Forthwith the agile youth sprang into the chariot, stood erect, and grasped the reins with delight, pouring out thanks to his reluctant parent. But the steeds soon perceived that the load they drew was lighter than usual; and as a ship without ballast is tossed hither and thither on the sea, the chariot, without its accustomed weight, was dashed about as if empty. The horses rushed headlong and left the traveled road. Then, for the first time, the Great and Little Bears were scorched with heat, and would fain, if it were possible, have plunged into the water; and the Serpent which lies coiled round the north pole, torpid and harmless, grew warm, and with warmth felt its rage revive. Boötes, they say, fled away, though encumbered with his plow and unused to rapid motion.
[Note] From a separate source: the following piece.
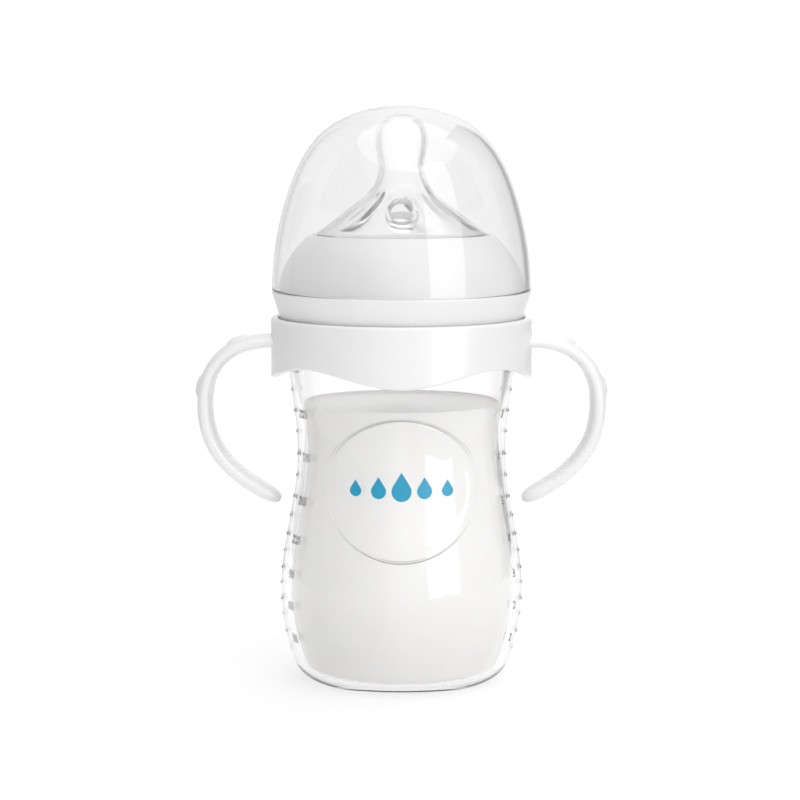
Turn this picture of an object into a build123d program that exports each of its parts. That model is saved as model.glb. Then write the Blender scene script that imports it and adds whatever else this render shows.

When hapless Phaëthon looked down upon the earth, now spreading in vast extent beneath him, he grew pale, and his knees shook with terror. He lost his self-command and knew not whether to draw tight the reins or throw them loose; he forgot the names of the horses. But when he beheld the monstrous forms scattered over the surface of heaven,—the Scorpion extending two great arms, his tail, and his crooked claws over the space of two signs of the zodiac,—when the boy beheld him, reeking with poison and menacing with fangs, his courage failed, and the reins fell from his hands. The horses, unrestrained, went off into unknown regions of the sky in among the stars, hurling the chariot over pathless places, now up in high heaven, now down almost to the earth. The moon saw with astonishment her brother's chariot running beneath her own. The clouds began to smoke. The forest-clad mountains burned,—Athos and Taurus and Tmolus and Œte; Ida, once celebrated for fountains; the Muses' mountain Helicon, and Hæmus; Ætna, with fires within and without, and Parnassus, with his two peaks, and Rhodope, forced at last to part with his snowy crown. Her cold climate was no protection to Scythia; Caucasus burned, and Ossa and Pindus, and, greater than both, Olympus,—the Alps high in air, and the Apennines crowned with clouds.
Fig. 59. The Fall of Phaëthon
Phaëthon beheld the world on fire and felt the heat intolerable. Then, too, it is said, the people of Æthiopia became black because the blood was called by the heat so suddenly to the surface; and the Libyan desert was dried up to the condition in which it remains to this day. The Nymphs of the fountains, with disheveled hair, mourned their waters, nor were the rivers safe beneath their banks; Tanaïs smoked, and Caïcus, Xanthus, and Mæander; Babylonian Euphrates and Ganges, Tagus, with golden sands, and Caÿster, where the swans resort. Nile fled away and hid his head in the desert, and there it still remains concealed. Where he used to discharge his waters through seven mouths into the sea, seven dry channels alone remained. The earth cracked open, and through the chinks light broke into Tartarus and frightened the king of shadows and his queen. The sea shrank up. Even Nereus and his wife Doris with the Nereïds, their daughters, sought the deepest caves for refuge. Thrice Neptune essayed to raise his head above the surface and thrice was driven back by the heat. Earth, surrounded as she was by waters, yet with head and shoulders bare, screening her face with her hand, looked up to heaven, and with husky voice prayed Jupiter, if it were his will that she should perish by fire, to end her agony at once by his thunderbolts, or else to consider his own Heaven, how both the poles were smoking that sustained his palace, and that all must fall if they were destroyed.
Earth, overcome with heat and thirst, could say no more. Then Jupiter, calling the gods to witness that all was lost unless some speedy remedy were applied, thundered, brandished a lightning bolt in his right hand, launched it against the charioteer, and struck him at the same moment from his seat and from existence. Phaëthon, with his hair on fire, fell headlong, like a shooting star which marks the heavens with its brightness as it falls, and Eridanus, the great river, received him and cooled his burning frame. His sisters, the Heliades, as they lamented his fate, were turned into poplar trees on the banks of the river; and their tears, which continued to flow, became amber as they dropped into the stream. The Italian Naiads reared a tomb for him and inscribed these words upon the stone:
Driver of Phœbus' chariot, Phaëthon,
Struck by Jove's thunder, rests beneath this stone.
He could not rule his father's car of fire,
Yet was it much so nobly to aspire.[95]
77. The Plague sent upon the Greeks before Troy. It was not, however, only by accident, or by the ill-advised action of those whom he loved, that Apollo's gifts of light and heat were turned into misfortunes. Mortals who offended him were leveled by the cruel sunstroke, by arrows of malarial venom, of manifold sickness and death.
When the host of the Achæans was encamped before Troy, the king of men, Atrides, unjustly declined to restore his captive, Chryseïs of the fair cheeks, to her father Chryses, the priest of far-darting Apollo. Then the aged Chryses went apart and prayed aloud, "Hear me, god of the silver bow, ... let the Danaans pay by thine arrows for my tears!"